$$\begin{array}{|c|l|c|l|} \hline A. & \text{The number of distinct binary tree} & P. & \frac{n!}{2} \\& \text{ with n nodes.}\\ \hline B. & \text{The number of binary strings of the length } & Q. & \binom{3n}{n} \\& \text{of 2n with an equal number of 0’s and 1’s} \\ \hline C. & \text{The number of even permutation of n } & R. & \binom{2n}{n} \\& \text{ objects.}\\ \hline D. & \text {The number of binary strings of length 6n } & S. & \frac{1}{1+n}\binom{2n}{n} \\& \text{which are palindromes with 2n 0’s.} \\ \hline \end{array}$$

## 4 Answers

- $- S$ Catalan number https://gatecse.in/number-of-binary-trees-possible-with-n-nodes/
- $- R$ Choosing $n$ locations for $0$'s out of $2n$ locations. The remaining $n$ locations are filled with $1$'s (no selection required).
- $- P$ An even permutation is a permutation obtainable from an even number of two-element swaps, For a set of $n$ elements and $n>2$, there are $n!/2$ even permutations.
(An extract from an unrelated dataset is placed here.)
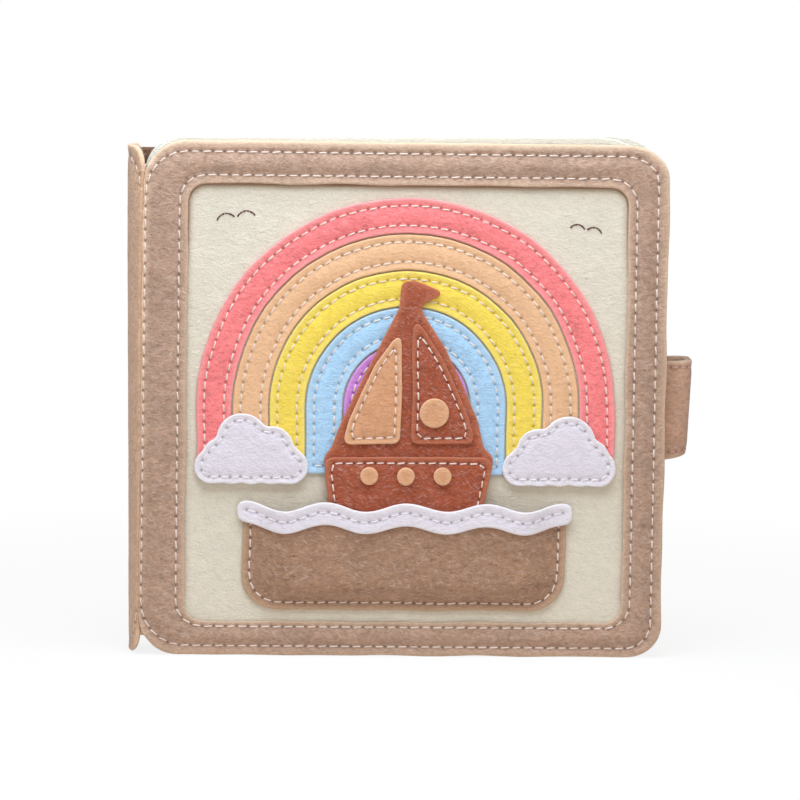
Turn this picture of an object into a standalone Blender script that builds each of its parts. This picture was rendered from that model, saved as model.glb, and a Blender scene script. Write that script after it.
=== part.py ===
"""A closed felt quiet book, standing on its bottom edge with its front cover towards -Y.

The spine is at -X, the fore-edge at +X. Two covers and a spine strip fold about two upright creases.
Three leaves hang on the spine's lining. A strap on the back cover reaches round the fore-edge, and its
tongue tucks in behind the rim of the front cover. The front cover carries a sewn felt picture: a
rainbow, two clouds and a pocket that holds a loose felt boat.

The pieces are drawn in the book's own coordinates, in metres: x from the crease to the fore-edge,
y from the front face of the front cover to the back, and z up from the bottom edge.
"""

from math import asin, cos, pi, radians, sin, sqrt, tan

import bmesh
import bpy
from mathutils import Vector

# Felts
COVER_FELT = 0.0020
LINING_FELT = 0.0016
LEAF_FELT = 0.0016
STRAP_FELT = 0.0010
PATCH_FELT = 0.0012
STRIP_THICKNESS = 0.0008
LAYER_GAP = 0.0003

# Covers
COVER_WIDTH = 0.200
COVER_HEIGHT = 0.196
COVER_CORNER = 0.0125
LINING_INSET = 0.0008
CREASE_INSET = 0.0015

# Window in the front cover's frame
BORDER_SPINE = 0.0165
BORDER_FORE = 0.0155
BORDER_TOP = 0.0153
BORDER_BOTTOM = 0.0130
WINDOW_CORNER = 0.0070

# Leaves
LEAF_COUNT = 3
LEAF_AIR = 0.0015
LEAF_RISE = 0.0018
LEAF_BOTTOM = 0.0022
LEAF_FORE_INSET = 0.0055
LEAF_CORNER = 0.0130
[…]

Ref - http://mathworld.wolfram.com/EvenPermutation.html - $- Q$

Length $= 6n$, as it is palindrome, we need to select only the first half part of the string.

Total length to consider is $3n$ (Remaining $3n$ will be revese of this $3n$)

Now, choose $n \ 0's$ out of $3n$. So **Q** is correct for **D**.

### 8 Comments

The option for the number of binary trees is incorrect.

Number of BSTs (Binary Search Trees) = nth Catalan Number, whereas number of Binary Tress = (n!) * nth Catalan number.

Source : https://www.geeksforgeeks.org/total-number-of-possible-binary-search-trees-with-n-keys/

https://gatecse.in/number-of-binary-trees-possible-with-n-nodes/

An even permutation is a permutation obtainable from an even number of two-element swaps, For initial set 1,2,3,4, the twelve even permutations are those with zero swaps: (1,2,3,4); and those with two swaps: (1,3,4,2, 1,4,2,3, 2,1,4,3, 2,3,1,4, 2,4,3,1, 3,1,2,4, 3,2,4,1, 3,4,1,2, 4,1,3,2, 4,2,1,3, 4,3,2,1). etc.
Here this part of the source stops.